[Records with modeling code]
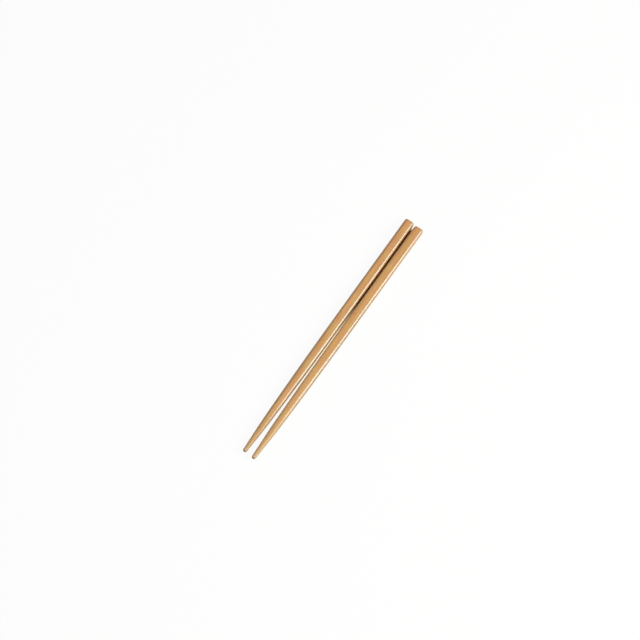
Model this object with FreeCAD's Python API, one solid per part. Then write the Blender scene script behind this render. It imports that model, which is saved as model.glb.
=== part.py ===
import FreeCAD, Part
import math
import os

# A pair of bamboo chopsticks lying side by side, all sizes in millimetres.
# Each stick is one piece of bamboo: a square handle with rounded long edges, and a
# front that tapers while its four flats shrink away, so that the tip is round.
# +Y runs from the tips to the butts, +X points to the right stick, +Z is up.
# The origin is the middle of the pair on the surface that it lies on.

# The whole stick
LENGTH = 210.0          # tip to butt
HANDLE_WIDTH = 7.2      # across the flats of the handle, both ways
EDGE_ROUND = 2.1        # radius of the handle's four long edges
BUTT_ROUND = 1.2        # radius around the butt end

# The tapering front: distance from the tip, width across the stick, width of a flat
FRONT = [
    (0.0, 3.0, 0.3),
    (5.0, 3.4, 0.5),
    (15.0, 4.4, 0.8),
    (33.0, 5.65, 1.2),
    (55.0, 6.45, 1.8),
    (80.0, 6.95, 2.5),
]
HANDLE_START = 110.0    # distance from the tip to the straight handle
TIP_ROUND = 1.2         # radius around the tip's end

# How the two sticks lie
TIP_SPACING = 7.85      # between the middles of the tips
BUTT_SPACING = 8.5      # between the middles of the butts
RIGHT_LEAD = 0.6        # how far the right stick lies ahead, on the tip side

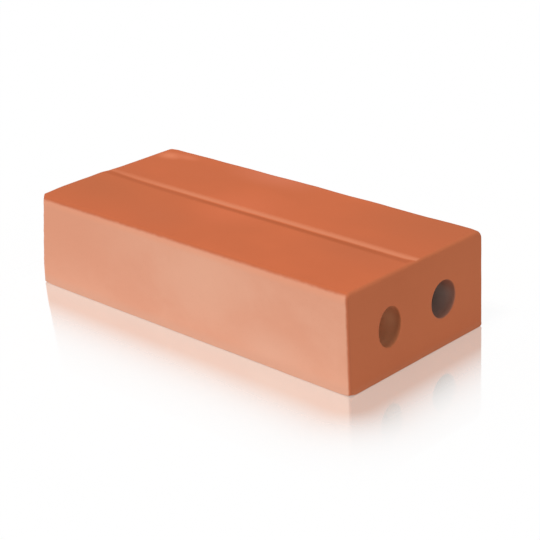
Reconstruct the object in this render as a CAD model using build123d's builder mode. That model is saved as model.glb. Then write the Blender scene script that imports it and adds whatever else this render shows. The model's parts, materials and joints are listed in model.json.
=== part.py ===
from build123d import *
import os

# A facing brick of fired clay: one extruded column, cut to length by wires. It lies on its bed face.
# Sizes are in millimetres. The origin is the middle of the bed face, +X runs along the length,
# +Y points to the back stretcher face and +Z points up.

# Overall size, with the length measured along the top
brick_length = 230.0
brick_width = 105.0
brick_height = 54.0

# The left end was cut out of square, so the bed is longer than the top by this much
left_cut_lean = 3.0

# Two round cores that run the whole length, side by side
core_radius = 9.5
core_spacing = 42.0
core_height = 26.6
core_mouth_rounding = 0.6

# Scored line along the top: a long slope down from the front and a shorter one up behind
score_front_slope = 4.6
score_back_slope = 3.6
score_depth = 0.8
score_lip_rounding = 3.0
score_root_rounding = 0.6

# The die stood off centre: the cores and the score lie this far in front of the middle
die_offset = 1.5

# Arrises along the top, those up the sides and over the top of the cut ends, and those round the bed
front_top_rounding = 1.6
back_top_rounding = 4.0
cut_end_rounding = 1.7
bed_rounding = 0.8

# Top front corner knocked off at the left end: how far along the top edges and how far down
broken_reach = 4.6
broken_drop = 46.0

# Section through the die: the outline with its score, and the two cores
half_width = brick_width / 2
score_root = -die_offset + (score_front_slope - score_back_slope) / 2
score_front = score_root - score_front_slope
score_back = score_root + score_back_slope

# The bed runs from end to end, and the top starts further in at the left
bed_length = brick_length + left_cut_lean
left_bed = -bed_length / 2
left_top = left_bed + left_cut_lean

with BuildPart() as brick:
    with BuildSketch(Plane.YZ.offset(left_bed)):
        with BuildLine():
            FilletPolyline(
                (-half_width, 0),
                (half_width, 0),
                (half_width, brick_height),
                (score_back, brick_height),
                (score_root, brick_height - score_depth),
                (score_front, brick_height),
                (-half_width, brick_height),
                radius=[
                    0,
                    0,
                    back_top_rounding,
                    score_lip_rounding,
                    score_root_rounding,
                    score_lip_rounding,
                    front_top_rounding,
                ],
                close=True,
            )
        make_face()
        with Locations((-die_offset, core_height)):
            with GridLocations(core_spacing, 0, 2, 1):
                Circle(core_radius, mode=Mode.SUBTRACT)
    extrude(amount=bed_length)

    # The wire that cut the left end leaned inwards at the top
    left_cut = Plane(origin=(left_bed, 0, 0), z_dir=(-brick_height, 0, left_cut_lean))
    split(bisect_by=left_cut, keep=Keep.BOTTOM)

    # Arrises of the cut ends, all but the one on the bed, then those round the bed
    flat_faces = brick.faces().filter_by(GeomType.PLANE).sort_by(Axis.X)
    end_arrises = [edge for end in (flat_faces[0], flat_faces[-1])
                   for edge in end.outer_wire().edges().sort_by(Axis.Z)[1:]]
    fillet(end_arrises, radius=cut_end_rounding)
    bed_face = brick.faces().sort_by(Axis.Z)[0]
    fillet(bed_face.outer_wire().edges(), radius=bed_rounding)

    # Mouths of the cores
    flat_faces = brick.faces().filter_by(GeomType.PLANE).sort_by(Axis.X)
    core_mouths = [edge for end in (flat_faces[0], flat_faces[-1])
                   for wire in end.inner_wires() for edge in wire.edges()]
    fillet(core_mouths, radius=core_mouth_rounding)

    # The broken corner is a flat cut through three points on the edges that met there
    corner = Vector(left_top, -half_width, brick_height)
    left_arris = Vector(left_bed, -half_width, 0) - corner
    on_front_edge = corner + Vector(broken_reach, 0, 0)
    on_end_edge = corner + Vector(0, broken_reach, 0)
    below_corner = corner + left_arris * (broken_drop / brick_height)
    towards_break = (on_front_edge - below_corner).cross(on_end_edge - below_corner)
    split(bisect_by=Plane(origin=below_corner, z_dir=towards_break), keep=Keep.BOTTOM)

brick.part.label = "brick"
os.makedirs("parts", exist_ok=True)
export_step(brick.part, "parts/brick.step")
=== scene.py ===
import json
import math

import bmesh
import bpy
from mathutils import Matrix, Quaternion, Vector, noise


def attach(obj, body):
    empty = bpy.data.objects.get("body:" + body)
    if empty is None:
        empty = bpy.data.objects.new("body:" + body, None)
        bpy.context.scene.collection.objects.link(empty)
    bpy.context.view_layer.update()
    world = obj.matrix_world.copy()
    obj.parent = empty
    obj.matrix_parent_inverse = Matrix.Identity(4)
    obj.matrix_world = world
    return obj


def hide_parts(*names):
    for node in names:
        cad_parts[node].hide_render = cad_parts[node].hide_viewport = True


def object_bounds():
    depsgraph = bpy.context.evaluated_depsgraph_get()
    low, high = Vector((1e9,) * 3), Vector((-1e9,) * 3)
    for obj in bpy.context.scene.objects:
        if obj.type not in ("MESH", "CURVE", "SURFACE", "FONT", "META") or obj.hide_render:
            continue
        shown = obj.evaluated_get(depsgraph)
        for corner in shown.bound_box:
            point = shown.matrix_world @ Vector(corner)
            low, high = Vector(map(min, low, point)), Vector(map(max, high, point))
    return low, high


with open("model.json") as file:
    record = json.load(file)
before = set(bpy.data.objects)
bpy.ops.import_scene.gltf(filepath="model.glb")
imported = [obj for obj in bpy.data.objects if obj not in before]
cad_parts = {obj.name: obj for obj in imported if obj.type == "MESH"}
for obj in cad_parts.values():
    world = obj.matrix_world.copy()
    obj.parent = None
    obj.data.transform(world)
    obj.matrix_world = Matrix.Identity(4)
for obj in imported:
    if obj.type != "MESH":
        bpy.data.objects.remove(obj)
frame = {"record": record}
cadLow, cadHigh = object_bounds()

halfLength, halfWidth, height = cadHigh.x, cadHigh.y, cadHigh.z
middle = height / 2
mounts = {mount["name"]: mount for mount in frame["record"]["mounts"]}
cores = [Vector(mounts[name]["pos_m"]) for name in ("core_front", "core_back")]
coreRadius = mounts["core_front"]["dims"]["r_mm"] / 1000


# Camera

cameraView = {
    "azimuth": 44.95,               # degrees round from the front, towards the right end
    "elevation": 22.68,
    "roll": -3.08,
    "distance": 0.8548,
    "aim": (0.00796, 0.00640, 0.01928),
    "lens": 104.83,                 # mm, on a sensor 36 mm wide
    "nearest": 0.01,                # where it starts to see
}


def addCamera(view):
    around, above = math.radians(view["azimuth"]), math.radians(view["elevation"])
    level = math.cos(above)
    back = Vector((math.sin(around) * level, -math.cos(around) * level, math.sin(above)))
    turn = Quaternion((0, 0, 1), math.radians(view["roll"]))
    camera = bpy.data.objects.new("camera", bpy.data.cameras.new("camera"))
    camera.data.lens = view["lens"]
    camera.data.clip_start = view["nearest"]
    camera.location = Vector(view["aim"]) + back * view["distance"]
    camera.rotation_mode = "QUATERNION"
    camera.rotation_quaternion = back.to_track_quat("Z", "Y") @ turn
    bpy.context.scene.collection.objects.link(camera)
    bpy.context.scene.camera = camera


# Brick body, all in metres

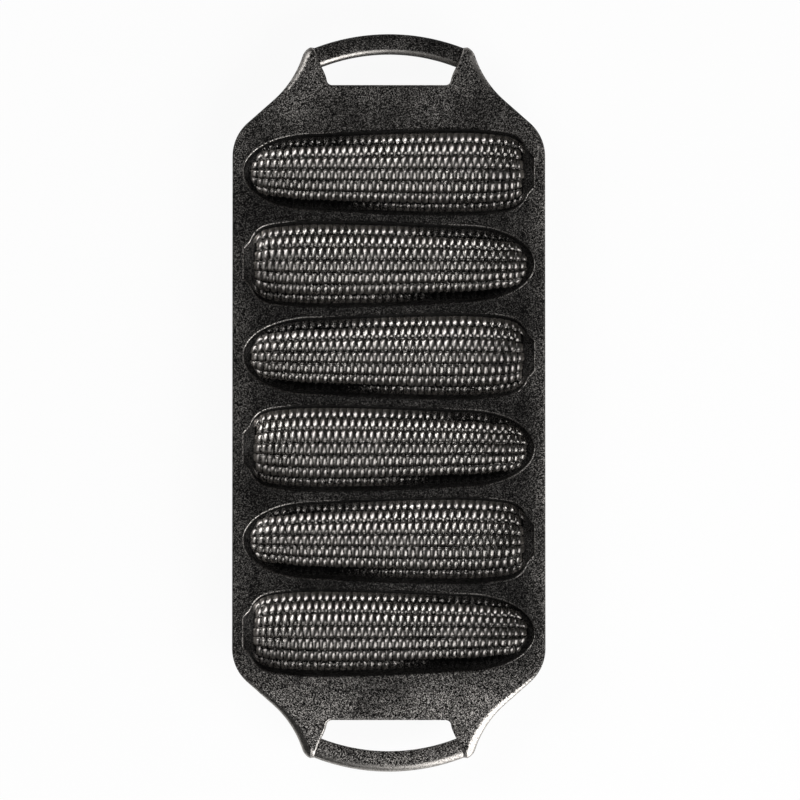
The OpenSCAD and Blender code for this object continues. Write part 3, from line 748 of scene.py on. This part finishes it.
def inward(width):
    before = outline - np.roll(outline, 1, 0)
    after = np.roll(outline, -1, 0) - outline
    n1 = np.stack([-before[:, 1], before[:, 0]], 1) / np.linalg.norm(before, axis=1)[:, None]
    n2 = np.stack([-after[:, 1], after[:, 0]], 1) / np.linalg.norm(after, axis=1)[:, None]
    w1 = np.minimum(width, np.roll(width, 1))
    w2 = np.minimum(width, np.roll(width, -1))
    moves = []
    for i in range(len(outline)):
        if n1[i] @ n2[i] > SHARP_TURN:
            moves.append(unit(n1[i] + n2[i]) * width[i])
        else:
            moves.append(np.linalg.solve(np.array([n1[i], n2[i]]), np.array([w1[i], w2[i]])))
    return np.array(moves)

print("first point moves in by", np.round(inward(np.ones(len(outline)))[0], 2))

# %% Rolled edge
SIDE_ROLL, NEAR_ROLL, FAR_ROLL, SLOT_ROUND = 1.2, 5.8, 4.4, 1.3
SIDE_DROP, NEAR_DROP, FAR_DROP, FOOT_ROUND = 1.2, 3.4, 2.8, 0.6
ROLL_POWER = 1.45
ROLL_STEPS, FOOT_STEPS, FLAT_STRIP = 13, 5, 0.3
FULL_BEFORE_LUG = 4.0

to_lug = np.clip((np.abs(outline[:, 1]) - corner[1]) / (lug[1] - FULL_BEFORE_LUG - corner[1]), 0, 1)
lug_roll, lug_drop = np.where(far_side, FAR_ROLL, NEAR_ROLL), np.where(far_side, FAR_DROP, NEAR_DROP)
roll = np.where(is_slot, SLOT_ROUND, SIDE_ROLL + (lug_roll - SIDE_ROLL) * to_lug)
roll_drop = np.where(is_slot, SLOT_ROUND, SIDE_DROP + (lug_drop - SIDE_DROP) * to_lug)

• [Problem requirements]
Within the material above, extract exactly the lines that start at the line containing "# Mouths of the cores" and stop after the line containing "cad_parts[node].hide_render = cad_parts[node].hide_viewport", and only those.

• [Correct response]
    # Mouths of the cores
    flat_faces = brick.faces().filter_by(GeomType.PLANE).sort_by(Axis.X)
    core_mouths = [edge for end in (flat_faces[0], flat_faces[-1])
                   for wire in end.inner_wires() for edge in wire.edges()]
    fillet(core_mouths, radius=core_mouth_rounding)

    # The broken corner is a flat cut through three points on the edges that met there
    corner = Vector(left_top, -half_width, brick_height)
    left_arris = Vector(left_bed, -half_width, 0) - corner
    on_front_edge = corner + Vector(broken_reach, 0, 0)
    on_end_edge = corner + Vector(0, broken_reach, 0)
    below_corner = corner + left_arris * (broken_drop / brick_height)
    towards_break = (on_front_edge - below_corner).cross(on_end_edge - below_corner)
    split(bisect_by=Plane(origin=below_corner, z_dir=towards_break), keep=Keep.BOTTOM)

brick.part.label = "brick"
os.makedirs("parts", exist_ok=True)
export_step(brick.part, "parts/brick.step")
=== scene.py ===
import json
import math

import bmesh
import bpy
from mathutils import Matrix, Quaternion, Vector, noise


def attach(obj, body):
    empty = bpy.data.objects.get("body:" + body)
    if empty is None:
        empty = bpy.data.objects.new("body:" + body, None)
        bpy.context.scene.collection.objects.link(empty)
    bpy.context.view_layer.update()
    world = obj.matrix_world.copy()
    obj.parent = empty
    obj.matrix_parent_inverse = Matrix.Identity(4)
    obj.matrix_world = world
    return obj


def hide_parts(*names):
    for node in names:
        cad_parts[node].hide_render = cad_parts[node].hide_viewport = True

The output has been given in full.